From the bealach, the gradient steepened and we had to negotiate large banks of snow. Mostly we could follow a steeply ascending path and as we pushed upwards at a brisk walking pace, we chatted about this and that and more this and that.

One of the great advantages of Munro bagging with a friend is the excellent opportunity for lots of chat.

The views from Meall na Teanga summit cairn at 917m (note, this is just above Munro height) were superb, taking in Ben Nevis and Loch Linnhe, as well as Loch Lochy far below. We took a few photos, ate a snack and then retraced the same route back to the bealach.

Looking across to the zig-zag path on Sròn a’ Choire Ghairbh,

As we descended, we looked across to the next mountain and we could see a fine zig-zagging path heading back upwards.

The wide zig-zags on the lower slope of Sròn a’ Choire Ghairbh helped to reduce the steepness for the first couple of hundred metres or so. The final 100m was more of a straight line upwards but still on an easy-to-see path.
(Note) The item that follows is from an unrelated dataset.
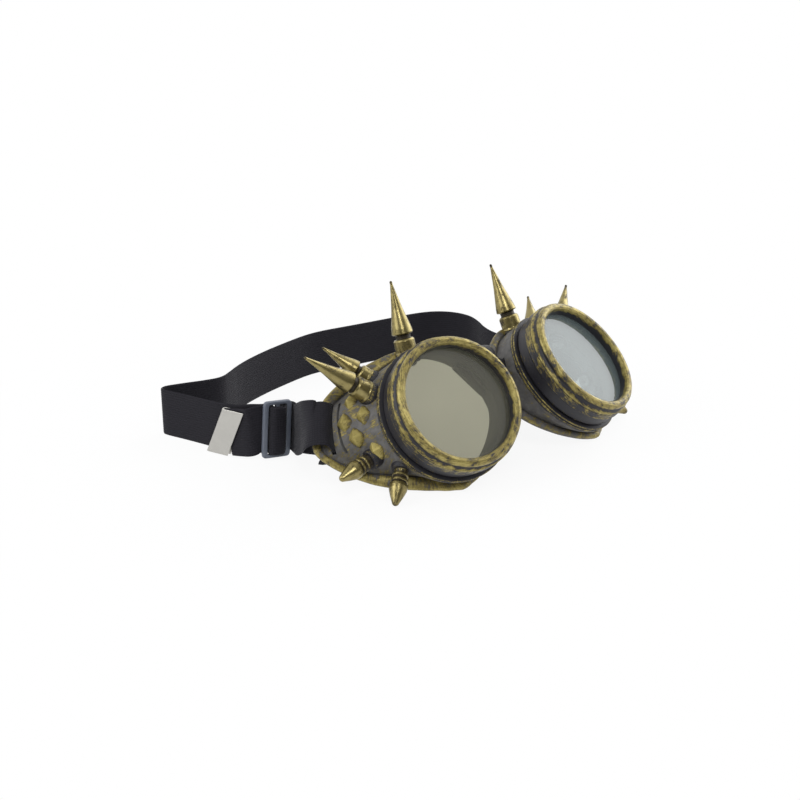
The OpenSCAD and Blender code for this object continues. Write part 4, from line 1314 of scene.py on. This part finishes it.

Again, the views from the summit of Sròn a’ Choire Ghairbh at 937m were fantastic. We could see north-east along the Great Glen and out over the Knoydart mountains. I wish I knew the names of the mountains better because I have some Corbetts to bag in that area.

Summit of Sròn a’ Choire Ghairbh
Pointing out Ben Tee!

And on to Corbett Ben Tee

While the mountain Ben Tee was obvious as we looked to the north-east, the route was not well trodden. We caught glimpses of vague trods here and there, but for the next 5km or so, Cath and I needed to navigate off-path.

We discussed our chosen route and checked in with each other at intervals to be sure we were both happy with where we were going. At first, a wide ridge of soft mossy ground allowed us to run, before we met a more rocky terrain, which slowed us to a brisk walk again.

The steep sides of Ben Tee looked daunting from all angles but after checking the map and looking at the landscape, we made a joint decision on where we could descend the ridge before making the ascent of Ben Tee. Tracking further north towards a slightly gentler gradient gave us what we felt would be a safer climb.

It was still relentlessly steep and we made our own zig-zags through heathery ground cover and rocks to try to lessen the strain on our leg muscles.

From around 700m elevation, the gradient eased a bit and we headed easterly. The higher slopes of Ben Tee are very rocky, which meant Cath and I needed to pick our way carefully to the top.

At one point I heard a whoop from Cath as she noted her 1500m elevation gain.

The vista from Ben Tee was fantastic and we sat for a moment drinking it in. We could also look back with satisfaction at where we had been.

Ben Tee at 9034m is just 10m shy of a Munro.

The descent from Ben Tee found us on a well-trodden path again. The most popular way to summit Ben Tee is on an out-and-back path from Kilfinnan. But, goodness, this path is wet and boggy. We congratulated ourselves on choosing to bag the two Munros before this Corbett because it meant we did not suffer soaked and muddy feet until the final descent.

The last stretch of the circuit started to feel very long indeed, although the slope was mostly gentle. I had tired legs by this point and I was keen to eat the rest of a tea cake that I’d left in Cath’s car.

This is a great circuit of three mountains and in the fabulous landscape of the Scottish Highlands.

Total route: 21.35km and 1635m of ascent. Our moving time was just over four hours.

I have now reached half-way on my list of 222 Corbetts.